Supply resilience and production sustainability walk hand in hand. Now, carryout stocks of major grains are high. Oilseeds, as a percentage of production, are flat, but growing along with total tonnage.
This is likely a good thing, unless you are a farmer selling wheat or corn. And those over-supplied stocks also tend to make other crops cheaper as growers look for alternatives for their acreages.
The risk of shortages rises along with weather variability, increased demand, rising populations and lower food-security inventories. This creates a ‘when’ rather than ‘if’ scenario about global shortfalls.
The use of big-data from precision agriculture is a tool to help ensure maximum productivity.
If governments have access to that information, hence the expansion of satellite crop monitoring by federal organizations, they can also help predict weather and pest-induced crop failures.
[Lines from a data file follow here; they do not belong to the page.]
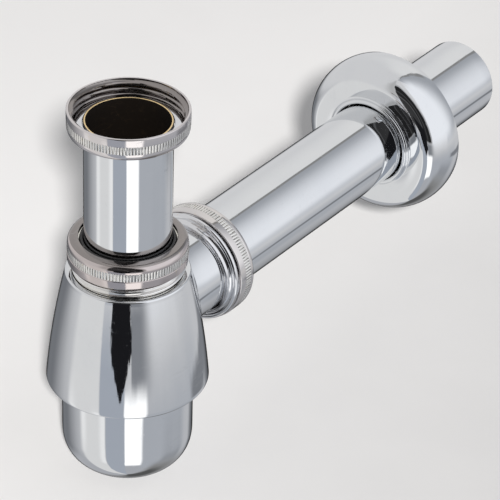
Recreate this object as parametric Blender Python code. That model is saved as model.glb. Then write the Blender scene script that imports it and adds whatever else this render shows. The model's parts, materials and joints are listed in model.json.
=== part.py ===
"""A chromed brass bottle trap for a basin: inlet tube, bell, unscrewing cup, outlet tube and wall flange.

Metres, +Z up. The origin is on the inlet axis, in the plane of the seat that the basin waste rests on. The
outlet runs along +Y. Every piece is turned round the inlet axis or the outlet axis.
"""

import math

import bmesh
import bpy
from mathutils import Vector

MM = 0.001

# Clearances
SLIDE_GAP = 0.3 * MM  # radial, between a piece and the one it slides, turns or is brazed in
STACK_GAP = 0.3 * MM  # axial, between pieces that bear on each other
THREAD_GAP = 0.3 * MM  # radial, between the crests of a nut's thread and of the spigot's
HOLE_GAP = 1.9 * MM  # radial, between a tube and the hole in a nut's shoulder
NECK_BORE_GAP = 1.0 * MM  # radial, between the inlet tube and the bore of the neck
CUP_HOLE_GAP = 0.75 * MM  # radial, between the cup and the hole in the bell's floor

# Tubes
TUBE_R = 16.0 * MM
TUBE_WALL = 0.8 * MM
LIP_HEIGHT = 0.8 * MM  # the inlet tube's mouth above the seat
LIP_ROLL = 0.2 * MM
COLLAR_WIDTH = 2.7 * MM
COLLAR_HEIGHT = 1.1 * MM
TUBE_SHOWN = 43.1 * MM  # bare inlet tube between its two nuts
OUTLET_TUBE_LENGTH = 191.2 * MM

# Nuts, all three turned to one pattern
NUT_HEIGHT = 9.35 * MM
NUT_WALL = 1.2 * MM
NUT_LIP = 1.6 * MM  # thickness of the shoulder round the hole
NUT_BAND = 6.2 * MM  # straight part of the side, up to the rounded shoulder
NUT_CHAMFER = 0.4 * MM
HOLE_RIM = 1.0 * MM  # flat ring round the hole

# G 1 1/4 pipe thread
PITCH = 2.309 * MM
THREAD_DEPTH = 1.0 * MM
UNION_THREAD_DEPTH = 1.2 * MM
ROOT_FLAT = 0.1  # of a pitch, at each side of a turn

# Seals and washers
SEAL_WIDTH = 3.4 * MM
SEAL_HEIGHT = 1.9 * MM
SEAL_SLEEVE = 1.1 * MM  # wall of the sleeve that stands up through the slip washer
SLEEVE_HEIGHT = 2.2 * MM
WASHER_HEIGHT = 0.7 * MM
GLIDE_HEIGHT = 0.6 * MM
CUP_SEAL_HEIGHT = 1.0 * MM

# Outlet branch and its threaded spigot
BRANCH_WALL = 1.0 * MM
SPIGOT_WALL = 2.9 * MM
BRANCH_MARGIN = 1.45 * MM  # bell above the branch
BRANCH_SHOWN = 13.2 * MM  # from the bell to the outlet nut
BEAD_R = 1.15 * MM
BEAD_STEP = 0.4 * MM  # the bead, inside the nut's edge
BEAD_FILLET = 4.4 * MM  # length of the spigot behind the nut
FILLET_EDGE = 0.3 * MM
TUBE_SETBACK = 0.6 * MM  # the outlet tube's end, clear of the bell

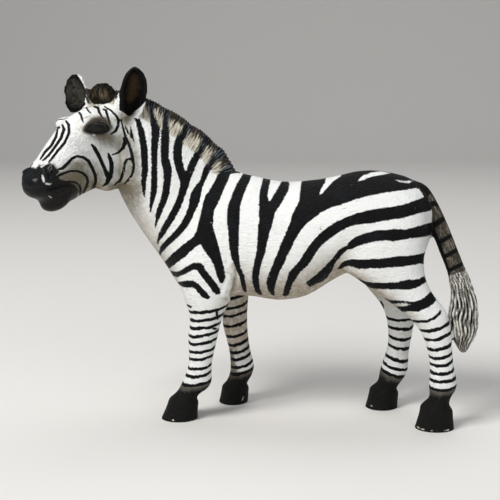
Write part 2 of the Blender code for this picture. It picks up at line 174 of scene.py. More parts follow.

And it can aid in carbon-efficiency and cropping-lifecycle analysis research, theoretically, someday reducing weather volatility.
By combining GIS-aided production data with stocks information, motivated governments could work to ensure global supply meets demand through farm-support policies that reduce the reliance on farmer equity to buffer food commodity swings.
Maybe it’s a good thing governments aren’t ‘motivated.’ It enables the price spikes that many growers rely on to keep coming.